▸ **Required work**: Produce word for word the lines of the data below running from the one that has "half = footLength / 2" to the one that has "record = json.load(file)", inclusive, and no others.

▸ **Dataset extract**:

— BEGIN —

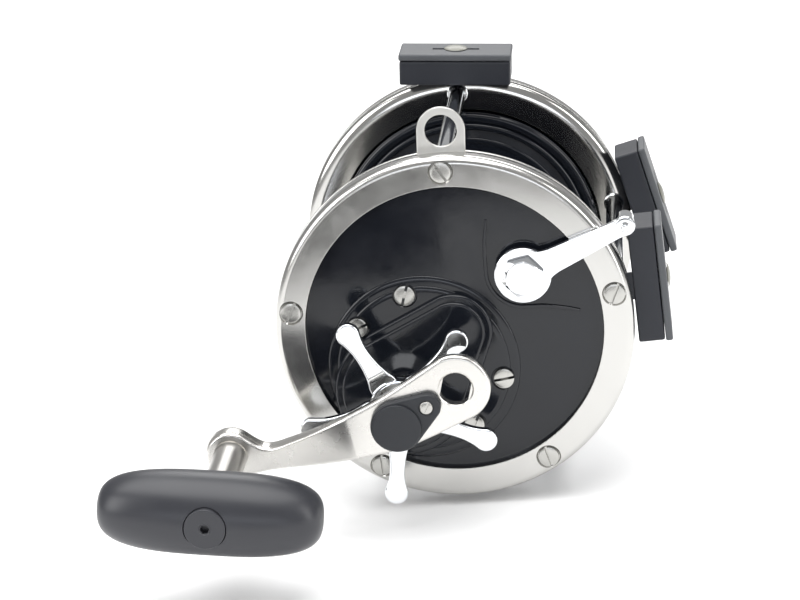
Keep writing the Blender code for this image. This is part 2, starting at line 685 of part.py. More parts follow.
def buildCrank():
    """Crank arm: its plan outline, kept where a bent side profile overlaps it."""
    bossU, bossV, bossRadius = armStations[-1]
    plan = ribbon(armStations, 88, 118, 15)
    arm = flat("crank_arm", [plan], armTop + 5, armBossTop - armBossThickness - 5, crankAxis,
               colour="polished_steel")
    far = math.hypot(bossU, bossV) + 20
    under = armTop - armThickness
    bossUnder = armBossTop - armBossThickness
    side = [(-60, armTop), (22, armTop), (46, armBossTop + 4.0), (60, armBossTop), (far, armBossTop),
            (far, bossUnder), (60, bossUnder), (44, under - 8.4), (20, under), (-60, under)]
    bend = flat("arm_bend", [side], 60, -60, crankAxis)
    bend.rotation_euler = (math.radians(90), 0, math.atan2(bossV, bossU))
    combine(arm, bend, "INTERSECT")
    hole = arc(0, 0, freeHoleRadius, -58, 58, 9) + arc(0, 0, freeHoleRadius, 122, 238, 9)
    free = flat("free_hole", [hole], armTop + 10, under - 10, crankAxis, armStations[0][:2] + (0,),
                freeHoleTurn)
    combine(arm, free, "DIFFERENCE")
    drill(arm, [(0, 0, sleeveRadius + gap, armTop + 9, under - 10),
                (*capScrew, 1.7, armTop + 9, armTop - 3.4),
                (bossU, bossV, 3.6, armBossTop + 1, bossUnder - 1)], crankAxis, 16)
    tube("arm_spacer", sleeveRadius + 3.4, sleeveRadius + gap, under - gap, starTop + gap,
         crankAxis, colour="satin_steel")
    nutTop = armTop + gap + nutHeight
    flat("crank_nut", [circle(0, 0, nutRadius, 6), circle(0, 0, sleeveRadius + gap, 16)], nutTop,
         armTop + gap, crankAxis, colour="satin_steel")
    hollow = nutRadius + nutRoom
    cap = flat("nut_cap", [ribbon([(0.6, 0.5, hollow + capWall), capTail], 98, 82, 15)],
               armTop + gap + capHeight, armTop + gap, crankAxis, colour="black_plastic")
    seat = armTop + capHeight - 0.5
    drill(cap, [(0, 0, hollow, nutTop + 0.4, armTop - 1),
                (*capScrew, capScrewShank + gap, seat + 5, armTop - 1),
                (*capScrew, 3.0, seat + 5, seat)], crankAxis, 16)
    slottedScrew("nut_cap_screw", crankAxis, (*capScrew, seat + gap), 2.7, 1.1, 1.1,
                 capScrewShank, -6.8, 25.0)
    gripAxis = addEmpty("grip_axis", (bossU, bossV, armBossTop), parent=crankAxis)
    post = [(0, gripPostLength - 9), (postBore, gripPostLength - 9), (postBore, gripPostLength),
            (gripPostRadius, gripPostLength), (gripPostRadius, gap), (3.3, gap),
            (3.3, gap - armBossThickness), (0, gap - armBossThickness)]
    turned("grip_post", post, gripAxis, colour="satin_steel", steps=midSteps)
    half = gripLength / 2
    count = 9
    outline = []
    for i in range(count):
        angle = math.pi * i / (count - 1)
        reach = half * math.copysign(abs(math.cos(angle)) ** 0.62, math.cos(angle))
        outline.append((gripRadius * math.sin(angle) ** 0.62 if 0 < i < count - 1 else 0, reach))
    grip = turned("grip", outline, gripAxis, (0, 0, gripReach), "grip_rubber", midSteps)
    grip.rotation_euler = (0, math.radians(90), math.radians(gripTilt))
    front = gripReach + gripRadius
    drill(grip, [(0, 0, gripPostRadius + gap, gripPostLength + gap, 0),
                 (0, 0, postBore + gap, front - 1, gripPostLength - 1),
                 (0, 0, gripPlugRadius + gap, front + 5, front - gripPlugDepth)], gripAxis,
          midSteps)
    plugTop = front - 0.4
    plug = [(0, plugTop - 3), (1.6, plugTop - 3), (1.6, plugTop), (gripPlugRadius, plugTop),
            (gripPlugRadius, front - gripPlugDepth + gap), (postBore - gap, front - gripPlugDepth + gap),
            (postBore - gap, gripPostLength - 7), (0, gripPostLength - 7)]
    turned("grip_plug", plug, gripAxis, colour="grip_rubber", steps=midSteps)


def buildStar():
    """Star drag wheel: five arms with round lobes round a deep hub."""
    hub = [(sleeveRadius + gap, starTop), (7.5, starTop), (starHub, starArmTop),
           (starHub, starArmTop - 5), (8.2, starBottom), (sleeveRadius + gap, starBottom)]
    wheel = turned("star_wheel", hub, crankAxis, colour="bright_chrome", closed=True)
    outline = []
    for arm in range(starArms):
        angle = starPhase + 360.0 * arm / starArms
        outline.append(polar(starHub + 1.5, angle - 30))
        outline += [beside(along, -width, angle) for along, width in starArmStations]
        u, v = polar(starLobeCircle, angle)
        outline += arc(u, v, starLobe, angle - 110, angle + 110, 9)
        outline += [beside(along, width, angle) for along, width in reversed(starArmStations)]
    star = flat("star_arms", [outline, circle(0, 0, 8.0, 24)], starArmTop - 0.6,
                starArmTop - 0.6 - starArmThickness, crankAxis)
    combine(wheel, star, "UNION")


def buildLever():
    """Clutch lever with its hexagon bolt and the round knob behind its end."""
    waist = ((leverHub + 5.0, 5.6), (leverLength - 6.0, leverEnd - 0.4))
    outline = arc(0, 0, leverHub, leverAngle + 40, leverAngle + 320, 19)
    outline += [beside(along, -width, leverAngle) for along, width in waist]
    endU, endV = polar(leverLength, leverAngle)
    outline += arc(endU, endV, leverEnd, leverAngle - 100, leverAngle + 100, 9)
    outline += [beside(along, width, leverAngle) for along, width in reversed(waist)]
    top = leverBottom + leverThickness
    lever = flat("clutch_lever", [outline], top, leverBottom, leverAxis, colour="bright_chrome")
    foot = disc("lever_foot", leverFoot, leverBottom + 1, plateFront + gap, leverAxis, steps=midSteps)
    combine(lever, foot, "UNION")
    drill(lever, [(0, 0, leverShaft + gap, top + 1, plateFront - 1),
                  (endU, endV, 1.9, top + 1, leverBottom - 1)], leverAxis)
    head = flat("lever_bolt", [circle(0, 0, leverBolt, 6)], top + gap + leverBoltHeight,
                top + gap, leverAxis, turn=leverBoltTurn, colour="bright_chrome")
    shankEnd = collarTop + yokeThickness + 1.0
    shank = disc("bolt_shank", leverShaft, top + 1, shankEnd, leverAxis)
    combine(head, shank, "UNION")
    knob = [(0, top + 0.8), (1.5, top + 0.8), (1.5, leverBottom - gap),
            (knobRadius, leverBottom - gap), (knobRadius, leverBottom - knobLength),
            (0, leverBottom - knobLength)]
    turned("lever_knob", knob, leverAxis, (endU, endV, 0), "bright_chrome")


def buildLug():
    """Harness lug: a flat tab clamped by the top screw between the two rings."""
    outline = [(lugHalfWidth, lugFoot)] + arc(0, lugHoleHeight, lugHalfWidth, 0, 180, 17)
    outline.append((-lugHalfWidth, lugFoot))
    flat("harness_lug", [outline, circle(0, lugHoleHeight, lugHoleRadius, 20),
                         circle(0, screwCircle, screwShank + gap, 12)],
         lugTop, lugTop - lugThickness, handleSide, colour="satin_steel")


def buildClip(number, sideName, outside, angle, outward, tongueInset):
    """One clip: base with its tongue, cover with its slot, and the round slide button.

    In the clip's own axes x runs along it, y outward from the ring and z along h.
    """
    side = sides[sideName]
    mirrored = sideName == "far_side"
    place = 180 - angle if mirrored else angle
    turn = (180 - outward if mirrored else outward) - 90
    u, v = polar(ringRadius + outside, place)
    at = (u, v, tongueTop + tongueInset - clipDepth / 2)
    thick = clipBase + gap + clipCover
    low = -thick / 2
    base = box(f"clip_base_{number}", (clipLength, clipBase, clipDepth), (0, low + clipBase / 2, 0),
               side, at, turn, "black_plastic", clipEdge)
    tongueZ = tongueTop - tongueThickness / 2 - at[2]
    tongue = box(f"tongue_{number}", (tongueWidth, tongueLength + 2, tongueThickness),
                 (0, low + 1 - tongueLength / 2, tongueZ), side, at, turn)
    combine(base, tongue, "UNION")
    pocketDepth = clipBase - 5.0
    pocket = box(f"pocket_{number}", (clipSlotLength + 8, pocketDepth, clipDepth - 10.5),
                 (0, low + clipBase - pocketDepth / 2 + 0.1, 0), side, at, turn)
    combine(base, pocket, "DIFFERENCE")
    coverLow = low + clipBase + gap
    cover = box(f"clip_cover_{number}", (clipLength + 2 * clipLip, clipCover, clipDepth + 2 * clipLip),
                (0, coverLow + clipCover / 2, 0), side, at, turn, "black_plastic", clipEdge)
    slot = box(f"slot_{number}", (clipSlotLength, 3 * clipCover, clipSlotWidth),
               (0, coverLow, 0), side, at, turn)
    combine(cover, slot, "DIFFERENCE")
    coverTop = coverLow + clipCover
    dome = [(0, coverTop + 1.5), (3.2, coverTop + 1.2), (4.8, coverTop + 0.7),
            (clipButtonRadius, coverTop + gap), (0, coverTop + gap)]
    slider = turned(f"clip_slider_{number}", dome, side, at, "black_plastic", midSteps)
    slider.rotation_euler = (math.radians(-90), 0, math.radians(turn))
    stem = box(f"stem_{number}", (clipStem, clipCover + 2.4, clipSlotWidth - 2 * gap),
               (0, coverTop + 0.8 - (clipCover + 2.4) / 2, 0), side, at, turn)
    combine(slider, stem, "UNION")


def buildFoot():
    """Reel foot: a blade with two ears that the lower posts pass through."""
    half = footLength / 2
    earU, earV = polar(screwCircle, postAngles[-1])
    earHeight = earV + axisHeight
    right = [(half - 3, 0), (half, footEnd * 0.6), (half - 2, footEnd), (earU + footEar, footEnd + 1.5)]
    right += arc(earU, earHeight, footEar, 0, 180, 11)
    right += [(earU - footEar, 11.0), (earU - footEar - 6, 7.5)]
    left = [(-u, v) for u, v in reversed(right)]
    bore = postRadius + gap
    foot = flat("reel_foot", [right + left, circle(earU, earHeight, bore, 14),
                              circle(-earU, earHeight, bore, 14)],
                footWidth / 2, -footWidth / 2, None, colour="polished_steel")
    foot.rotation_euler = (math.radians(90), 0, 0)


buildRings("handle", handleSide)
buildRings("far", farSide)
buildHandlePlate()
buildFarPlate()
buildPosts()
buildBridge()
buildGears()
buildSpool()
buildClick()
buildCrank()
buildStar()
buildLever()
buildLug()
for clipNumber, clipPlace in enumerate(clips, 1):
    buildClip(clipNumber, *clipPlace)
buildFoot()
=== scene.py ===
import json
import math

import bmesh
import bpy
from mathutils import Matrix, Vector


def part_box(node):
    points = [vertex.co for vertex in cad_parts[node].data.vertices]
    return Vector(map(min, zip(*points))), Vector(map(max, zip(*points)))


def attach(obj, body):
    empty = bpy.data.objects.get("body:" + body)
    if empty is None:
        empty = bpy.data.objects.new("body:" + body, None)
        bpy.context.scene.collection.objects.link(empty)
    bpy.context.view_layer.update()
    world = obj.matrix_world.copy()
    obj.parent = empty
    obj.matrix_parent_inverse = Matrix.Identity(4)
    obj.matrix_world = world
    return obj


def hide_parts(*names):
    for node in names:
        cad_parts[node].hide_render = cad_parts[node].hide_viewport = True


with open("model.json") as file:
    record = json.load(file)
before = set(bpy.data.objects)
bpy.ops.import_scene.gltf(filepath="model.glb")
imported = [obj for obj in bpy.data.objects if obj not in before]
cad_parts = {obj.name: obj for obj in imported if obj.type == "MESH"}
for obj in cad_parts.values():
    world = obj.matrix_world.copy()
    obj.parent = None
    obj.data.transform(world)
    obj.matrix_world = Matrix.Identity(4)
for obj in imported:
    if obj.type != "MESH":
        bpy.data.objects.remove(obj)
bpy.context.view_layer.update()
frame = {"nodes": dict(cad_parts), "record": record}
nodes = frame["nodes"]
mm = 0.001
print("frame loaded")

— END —
— BEGIN —

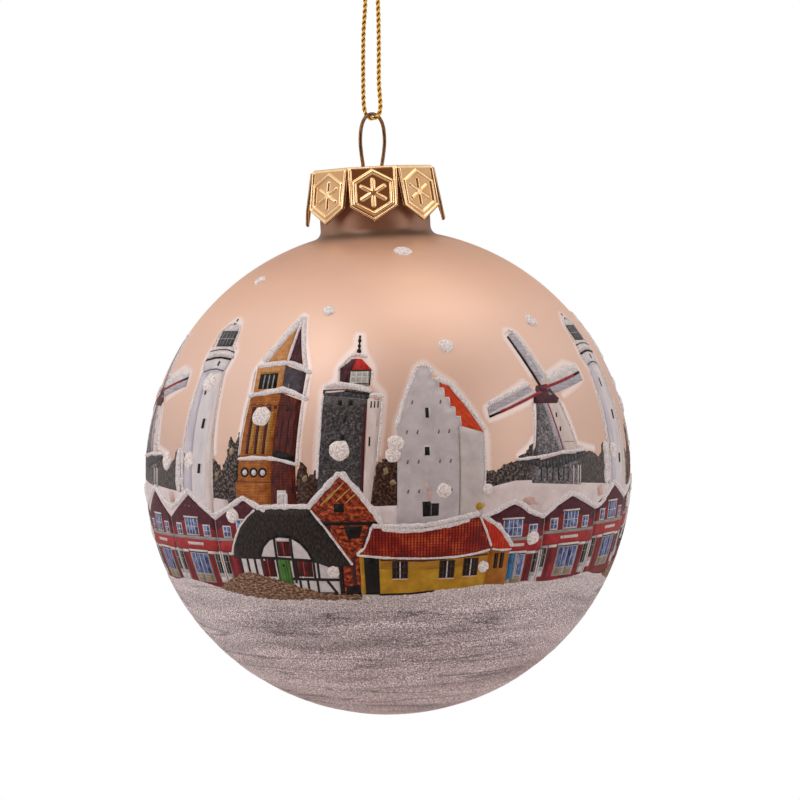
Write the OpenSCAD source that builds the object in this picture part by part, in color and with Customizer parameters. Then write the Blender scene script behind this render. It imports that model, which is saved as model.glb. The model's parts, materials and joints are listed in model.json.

— END —
— BEGIN —

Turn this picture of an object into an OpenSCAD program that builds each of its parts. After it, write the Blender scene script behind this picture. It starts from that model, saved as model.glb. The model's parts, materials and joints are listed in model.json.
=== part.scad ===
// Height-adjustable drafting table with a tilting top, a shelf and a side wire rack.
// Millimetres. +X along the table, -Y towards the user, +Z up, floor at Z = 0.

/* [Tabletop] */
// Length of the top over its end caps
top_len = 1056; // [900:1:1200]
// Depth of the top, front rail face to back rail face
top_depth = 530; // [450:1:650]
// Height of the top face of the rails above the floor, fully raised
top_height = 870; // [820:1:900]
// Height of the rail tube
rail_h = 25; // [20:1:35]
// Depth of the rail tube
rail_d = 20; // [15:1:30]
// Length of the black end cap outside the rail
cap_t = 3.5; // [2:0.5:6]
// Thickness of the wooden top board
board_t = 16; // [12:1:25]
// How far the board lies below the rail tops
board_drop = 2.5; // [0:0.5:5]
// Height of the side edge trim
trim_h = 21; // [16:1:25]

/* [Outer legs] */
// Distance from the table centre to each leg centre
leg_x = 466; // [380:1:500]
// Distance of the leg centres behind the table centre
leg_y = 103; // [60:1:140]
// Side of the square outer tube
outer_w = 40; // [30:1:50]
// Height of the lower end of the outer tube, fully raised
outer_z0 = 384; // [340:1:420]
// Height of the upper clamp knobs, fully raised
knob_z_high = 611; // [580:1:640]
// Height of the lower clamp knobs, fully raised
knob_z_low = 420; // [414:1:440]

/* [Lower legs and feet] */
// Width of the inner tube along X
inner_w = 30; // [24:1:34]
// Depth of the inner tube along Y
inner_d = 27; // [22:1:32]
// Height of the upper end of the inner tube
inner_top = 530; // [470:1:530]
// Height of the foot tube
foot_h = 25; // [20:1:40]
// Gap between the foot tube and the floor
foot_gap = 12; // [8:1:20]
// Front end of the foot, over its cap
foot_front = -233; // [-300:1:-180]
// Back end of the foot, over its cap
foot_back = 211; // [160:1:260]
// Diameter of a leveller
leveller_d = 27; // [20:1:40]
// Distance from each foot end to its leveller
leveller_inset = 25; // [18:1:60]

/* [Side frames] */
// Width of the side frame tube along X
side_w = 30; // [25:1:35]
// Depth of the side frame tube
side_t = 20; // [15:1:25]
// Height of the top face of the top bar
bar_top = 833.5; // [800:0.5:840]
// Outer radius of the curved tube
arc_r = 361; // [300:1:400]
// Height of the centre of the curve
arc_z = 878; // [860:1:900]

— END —

▸ **Exercise output**:
    half = footLength / 2
    earU, earV = polar(screwCircle, postAngles[-1])
    earHeight = earV + axisHeight
    right = [(half - 3, 0), (half, footEnd * 0.6), (half - 2, footEnd), (earU + footEar, footEnd + 1.5)]
    right += arc(earU, earHeight, footEar, 0, 180, 11)
    right += [(earU - footEar, 11.0), (earU - footEar - 6, 7.5)]
    left = [(-u, v) for u, v in reversed(right)]
    bore = postRadius + gap
    foot = flat("reel_foot", [right + left, circle(earU, earHeight, bore, 14),
                              circle(-earU, earHeight, bore, 14)],
                footWidth / 2, -footWidth / 2, None, colour="polished_steel")
    foot.rotation_euler = (math.radians(90), 0, 0)


buildRings("handle", handleSide)
buildRings("far", farSide)
buildHandlePlate()
buildFarPlate()
buildPosts()
buildBridge()
buildGears()
buildSpool()
buildClick()
buildCrank()
buildStar()
buildLever()
buildLug()
for clipNumber, clipPlace in enumerate(clips, 1):
    buildClip(clipNumber, *clipPlace)
buildFoot()
=== scene.py ===
import json
import math

import bmesh
import bpy
from mathutils import Matrix, Vector


def part_box(node):
    points = [vertex.co for vertex in cad_parts[node].data.vertices]
    return Vector(map(min, zip(*points))), Vector(map(max, zip(*points)))


def attach(obj, body):
    empty = bpy.data.objects.get("body:" + body)
    if empty is None:
        empty = bpy.data.objects.new("body:" + body, None)
        bpy.context.scene.collection.objects.link(empty)
    bpy.context.view_layer.update()
    world = obj.matrix_world.copy()
    obj.parent = empty
    obj.matrix_parent_inverse = Matrix.Identity(4)
    obj.matrix_world = world
    return obj


def hide_parts(*names):
    for node in names:
        cad_parts[node].hide_render = cad_parts[node].hide_viewport = True


with open("model.json") as file:
    record = json.load(file)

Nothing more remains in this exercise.